ENSEIGNEMENT SUPÉRIEUR ET RECHERCHE
Affirmant que « la recherche et l’enseignement supérieur sont la seule priorité du projet de budget 2009 », F. Fillon – relayé par la CPU – suggère que le budget de la MIRES aurait pu être pire. Effectivement, d’autres secteurs (Éducation nationale, emploi…) sont encore plus mal lotis. Mais l’analyse du projet présenté par le ministère permet de mesurer les dégâts. La présentation du ministère cherche à embellir un budget particulièrement mauvais, en mélangeant d’une part des crédits budgétaires et des « dépenses fiscales » (c’est-à-dire des allègements fiscaux pour les entreprises), et d’autre part les chiffres pour 2009 et les chiffres cumulés pour la période triennale 2009-2011.
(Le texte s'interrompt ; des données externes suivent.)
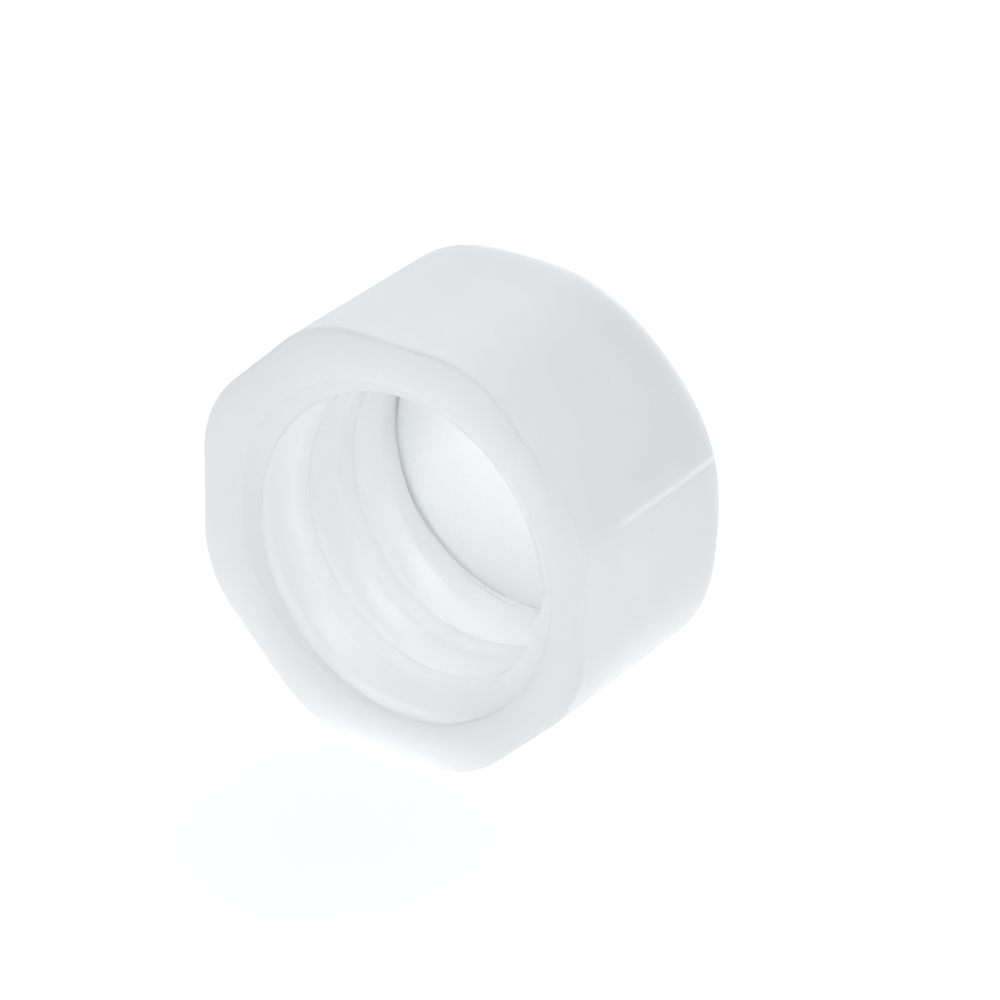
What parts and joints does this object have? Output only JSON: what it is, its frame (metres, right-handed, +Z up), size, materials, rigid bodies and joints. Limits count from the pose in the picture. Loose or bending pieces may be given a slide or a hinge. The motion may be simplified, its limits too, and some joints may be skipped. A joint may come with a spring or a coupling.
{
  "type": "pipe cap",
  "caption": "Octagonal screw cap of translucent moulded plastic, closed at one end, with a coarse right-hand thread inside and a flat sealing disc at the bottom of the bore.",
  "frame": {"origin": "middle of the cap's footprint on the surface it lies on, under the middle of its length", "axes": "the cap lies on one of its flats: +Y runs along the thread axis from the mouth to the closed end, +Z up, X across the flats"},
  "size_m": [0.0158, 0.01, 0.0159],
  "materials": {
    "cap_plastic": "natural translucent moulded plastic, milky white, satin",
    "disc_plastic": "white soft plastic sheet, smooth"
  },
  "bodies": {
    "root": {"cap_body": "cap_plastic", "sealing_disc": "disc_plastic"}
  },
  "joints": []
}
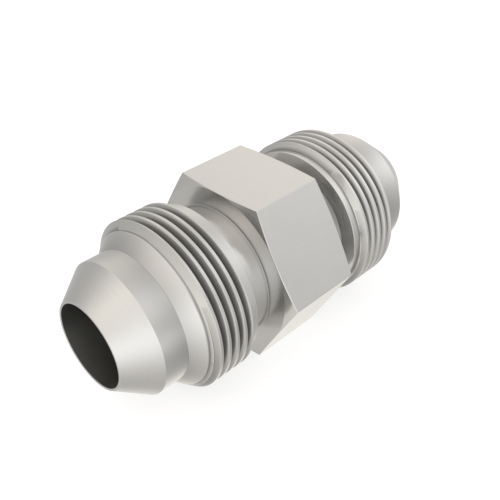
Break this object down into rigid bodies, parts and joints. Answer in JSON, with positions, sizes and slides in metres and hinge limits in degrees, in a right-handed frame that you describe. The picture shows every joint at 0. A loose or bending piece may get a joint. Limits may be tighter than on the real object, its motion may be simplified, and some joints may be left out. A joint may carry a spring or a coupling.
{
  "type": "tube union",
  "caption": "Straight tube union turned from hexagon bar, with a flare cone and a male thread at each end and a bore right through.",
  "frame": {"origin": "centre of the union, on the bore's axis at the middle of the hexagon", "axes": "+X along the bore, +Z square to the upper flat of the hexagon, +Y across"},
  "size_m": [0.0608, 0.0312, 0.027],
  "materials": {
    "machined_steel": "satin turned stainless steel, bare, with fine tool marks round the axis"
  },
  "bodies": {
    "root": {"union_body": "machined_steel"}
  },
  "joints": []
}
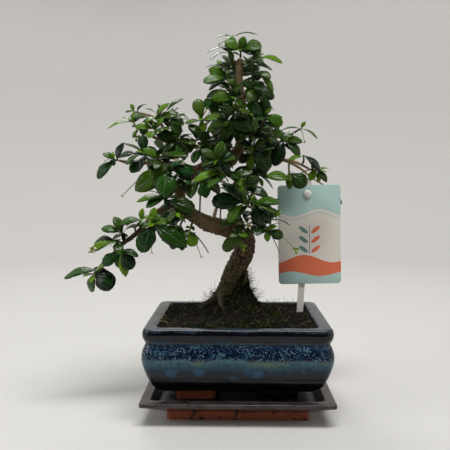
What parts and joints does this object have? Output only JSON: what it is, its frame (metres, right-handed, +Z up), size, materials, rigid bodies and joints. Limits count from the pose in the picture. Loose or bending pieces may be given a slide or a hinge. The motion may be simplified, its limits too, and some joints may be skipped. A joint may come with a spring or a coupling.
{
  "type": "potted bonsai tree",
  "caption": "Fukien tea bonsai with an S-curved trunk in a rectangular glazed pot on a drip tray, with a plant label on a stick.",
  "frame": {"origin": "middle of the drip tray's flat underside, on the surface it stands on", "axes": "+Z up; +X to the right and -Y to the front, as seen from the side that the label faces"},
  "size_m": [0.2324, 0.1381, 0.3127],
  "materials": {
    "tray_glaze": "dark brown-black glaze over bare terracotta foot",
    "pot_glaze": "blue reactive glaze on stoneware",
    "soil": "moist potting soil with moss and fibres",
    "bark": "rough brown bark, green with moss low down",
    "leaf": "glossy dark green leaves, lighter when young",
    "stick_plastic": "translucent white moulded plastic",
    "printed_card": "thin printed plastic card, satin",
    "mesh_plastic": "black plastic mesh"
  },
  "bodies": {
    "root": {"drain_mesh_left": "mesh_plastic", "drain_mesh_right": "mesh_plastic", "drip_tray": "tray_glaze", "label_card": "printed_card", "label_stick": "stick_plastic", "pot": "pot_glaze", "shoot_back_left_1": "leaf", "shoot_back_low_1": "leaf", "shoot_back_mid_1": "leaf", "shoot_centre_right_1": "leaf", "shoot_centre_rise_1": "leaf", "shoot_centre_rise_2": "leaf", "shoot_centre_rise_3": "leaf", "shoot_crown_left_1": "leaf", "shoot_crown_left_2": "leaf", "shoot_crown_right_1": "leaf", "shoot_front_high_1": "leaf", "shoot_front_low_1": "leaf", "shoot_front_mid_1": "leaf", "shoot_front_mid_2": "leaf", "shoot_high_left_1": "leaf", "shoot_high_left_2": "leaf", "shoot_high_left_3": "leaf", "shoot_high_left_4": "leaf", "shoot_high_left_upper_1": "leaf", "shoot_high_left_upper_2": "leaf", "shoot_high_left_upper_3": "leaf", "shoot_left_riser_1": "leaf", "shoot_low_left_1": "leaf", "shoot_low_left_2": "leaf", "shoot_low_left_3": "leaf", "shoot_low_left_4": "leaf", "shoot_low_left_5": "leaf", "shoot_low_left_6": "leaf", "shoot_low_left_7": "leaf", "shoot_mid_left_1": "leaf", "shoot_mid_left_2": "leaf", "shoot_mid_left_3": "leaf", "shoot_right_1": "leaf", "shoot_right_2": "leaf", "shoot_right_3": "leaf", "shoot_right_hang_1": "leaf", "shoot_right_high_1": "leaf", "shoot_right_low_1": "leaf", "shoot_right_low_2": "leaf", "shoot_right_low_3": "leaf", "shoot_right_low_4": "leaf", "shoot_trunk_1": "leaf", "shoot_trunk_10": "leaf", "shoot_trunk_11": "leaf", "shoot_trunk_2": "leaf", "shoot_trunk_3": "leaf", "shoot_trunk_4": "leaf", "shoot_trunk_5": "leaf", "shoot_trunk_6": "leaf", "shoot_trunk_7": "leaf", "shoot_trunk_8": "leaf", "shoot_trunk_9": "leaf", "soil": "soil", "trunk": "bark"}
  },
  "joints": []
}
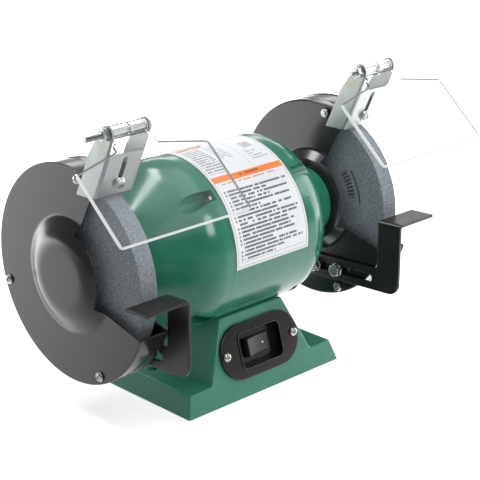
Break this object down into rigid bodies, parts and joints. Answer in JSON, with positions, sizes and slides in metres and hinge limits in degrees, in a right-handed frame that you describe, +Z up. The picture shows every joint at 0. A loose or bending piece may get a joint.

Les dépenses budgétaires proprement dites n’augmentent que de 1,035 milliard d’euros en 2009 (encore s’agit-il des autorisations d’engagement, les crédits de paiement – donc les dépenses réelles – n’augmentant que de 0,73 milliard). Pour faire apparaître l’augmentation de 1,8 milliard qui est affichée dans sa propagande, le ministère prend en compte l’augmentation de 620 millions d’euros du CIR (Crédit impôt recherche), et 35 millions d’euros de dépenses fiscales pour les activités lucratives de l’enseignement supérieur (exonérations d’impôts sur les sociétés, sur le revenu, sur la fortune !). Le gouvernement fait état, en outre, de 170 millions d’euros de crédits budgétaires pour des PPP (partenariat public privé) en faveur de l’immobilier universitaire et de 160 millions d’euros de produits financiers liés au placement des 3,7 milliards d’euros issus de la cession d’une partie du capital d’EDF et destinés à l’« Opération campus ».
CHANTAGE À « L’AUTONOMIE »
La donnée la plus significative du projet de budget est la suppression de 900 emplois, qui annule les quelques créations arrachées ces dernières années, dont 450 statutaires (225 dans l’enseignement supérieur ; 225 dans les organismes de recherche). Les 450 autres suppressions portent à part égale sur des postes d’allocataires de recherche et des post-doc.
Le ministère vante le « passage à l’autonomie » comme devant permettre l’octroi d’une manne de 107 millions d’euros. On peut imaginer que les 20 établissements les plus zélés seront privilégiés dans le redéploiement des moyens ou des postes, en contrepartie sans doute du fait qu’ils auront euxmêmes à gérer la masse salariale de leurs emplois. Sur ces 107, 91 millions correspondent à la mise en oeuvre de la réforme SANREMO, qui allouera les moyens en fonction des « performances » avec 2 critères : le nombre d’étudiants présents aux examens, et celui des enseignants-chercheurs « actifs » en matière de recherche.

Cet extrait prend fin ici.